I still don't know how negotiate my way to Highway 58, leading west from Barstow, towards Bakersfield. After stopping at the Amtrack station for refreshment, I followed Main Street west. Like a stubborn old salmon headed upstream through obsolete watercourses, I still search out the Old Highway 58, passing first over the huge Barstow rail yard and the Mojave River. On this trip, I learned what happens if you mulishly follow Old Highway 58 west, past Erin Brockovich's hometown of Hinkley: the road turns to dirt and basically ends. Bereft, the old salmon and his dog wandered through various mobile home backwaters until finally locating the New Highway 58 (I'm sure next year, I'll do exactly the same).

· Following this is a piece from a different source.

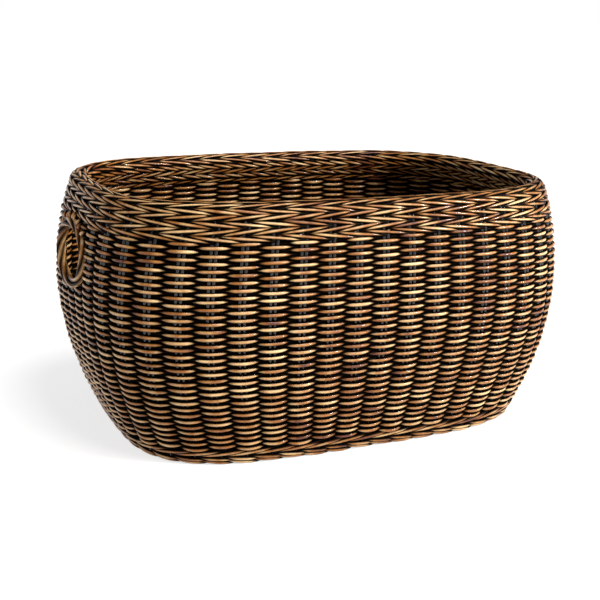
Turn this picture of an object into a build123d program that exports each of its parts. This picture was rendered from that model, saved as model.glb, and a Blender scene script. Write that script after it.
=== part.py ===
"""Wicker log basket: an oblong, bellied basket woven from round rods, with a hand hole in each end.

Everything is in millimetres. +X runs along the basket's length, +Y towards its back and +Z up. The
origin is the middle of the footprint, on the floor. The wall's outer face is a stack of rounded
oblongs, or superellipses, that swell from the foot to the belly and draw in again to the rim.
Each woven band is a closed solid between the wall's outer and inner faces. The stakes run inside
the bands, gripped by them, as the rods of a real basket grip its stakes.
"""

import os
from math import cos, pi, sin, sqrt

from build123d import *

# Overall sizes
HEIGHT = 345.0
FOOT_HALF_LENGTH = 293.0
FOOT_HALF_WIDTH = 203.0
BELLY_HALF_LENGTH = 352.0
BELLY_HALF_WIDTH = 243.0
BELLY_HEIGHT = 207.0
RIM_HALF_LENGTH = 328.0
RIM_HALF_WIDTH = 227.0

# Shape of the outline and of the wall's profile
FOOT_SQUARENESS = 3.75  # superellipse exponent: 2 is an ellipse, and higher is squarer
RIM_SQUARENESS = 3.25
SWELL_POWER = 1.9  # how quickly the wall swells below the belly
SHOULDER_POWER = 2.15  # how late it draws in above the belly
OUTLINE_POINTS = 48

# Thicknesses and rods
WALL = 11.0  # two rods and a stake between them
ROW_PITCH = 4.65
STAKE_DIAMETER = 5.0
STAKE_GAP = 0.8  # between the two stakes of a pair
STAKE_PAIRS = 52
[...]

The traffic jam at Kramer Junction used to occur because they had a four-way stop on the N-S highway (between Mammoth ski area and LA) and the E-W highway (between the Central Valley and the East Coast). Now they have a traffic light, but still, traffic backed up for many miles. Traffic radio implicated an accident at Kramer Junction for the jam, but I saw no evidence of an accident, and I think it's just another case of overloading narrow highways with traffic.
I lost three hours to traffic jams. It took me 6.5 hours to drive 200 miles. Using algebra:
200 miles = 80 mph x (X hours) + 1 mph x (6.5 - X hours)
or X = 2.5 hours driving 80 mph, and 4 hours driving 1 mph (or some similar amounts).
Upon arriving in Bakersfield, about 280 miles from Sacramento, I decided to aim for an average of 70 mph, which would put me in Sacramento exactly four hours later. Despite the rain, and an accident just south of Kingsburg, CA (a semi-trailer, a white pickup, and a red sedan stranded in chaos on Highway 99, which required dangerously abrupt braking to avoid), I made it to Sacramento exactly four hours later, to the minute.
Departure 4:06 p.m. on 12/26: arrival 12:53 a.m. on 1/3. Mileage: 45,530 - 43,017 = 2,513 miles.